I imagine what it was like back then, before the fancy NICU rooms of parent interaction and promising technology and before people made a big deal about bringing awareness to babies who had to fight for their life.

I imagine what my mother felt, giving birth to me without her mother or sister by her side.

I can imagine all this now because for me, it was quite different. I had my sister in the room with me when I gave birth, I played spiritual music and had my yoga mat. My sister massaged my back as I bathed through contractions, my husband held my hand when I started crying, my daughter was healthy.

I am a mother, a parent now, and so I can viscerally feel the truth behind their words of nightly prayer with their best friends, as they all stared into the plexiglass window at my little body, chanting for the vibration that they created to try to heal me, lift me, strengthen me.

So when my parents called my grandfather in India on the phone, my mother’s guiding light, he said to name me Puja.

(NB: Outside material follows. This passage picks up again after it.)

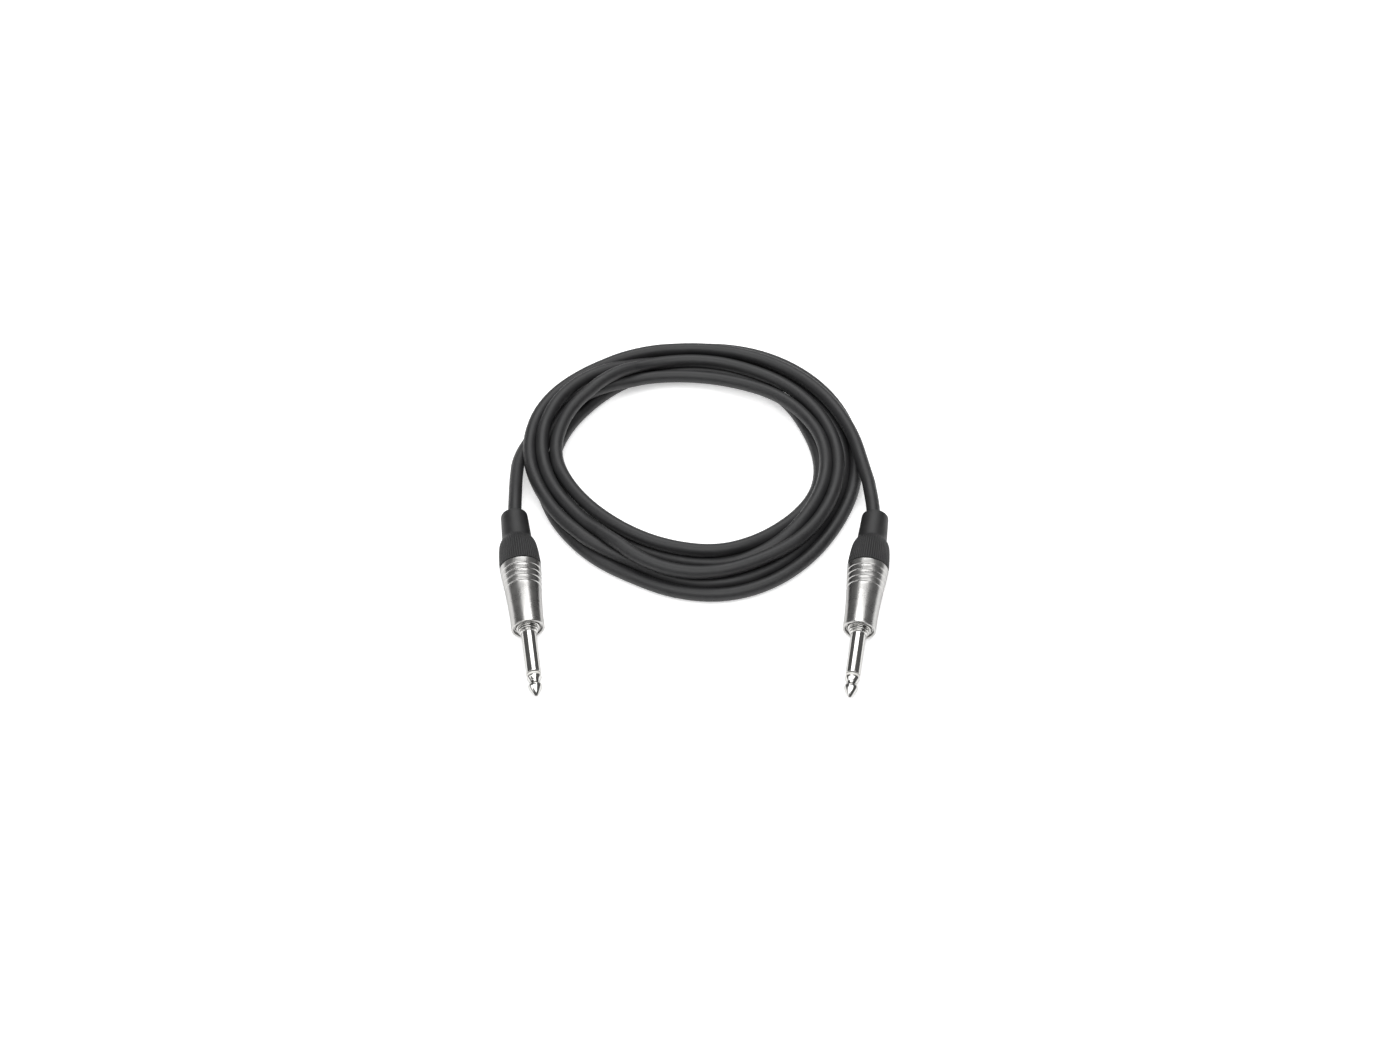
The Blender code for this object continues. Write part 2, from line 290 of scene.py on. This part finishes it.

That is what I became then, their little prayer, the one that beat the odds, whose lungs grew strong without any issues, the girl who ended up being tallest in her class and who could run the fastest on field day.

And when I would hide my baby pictures from embarrassment, the ones of me in an incubator, my father would kiss the picture and say, “you were meant to fit in my palm perfectly, my beta,” my mother would hold my hand and say “you are my miracle.”

Their words of joint love that I celebrate today, they lifted me, strengthened me. Their little miracle baby.

I remember this one moment so clearly, as a child, overhearing a story of a baby being born earlier than his due date. Like me…but not making it. He was born too early, they said. And right then and there, I closed my eyes, held my little palms together and whispered, thank you for this chance.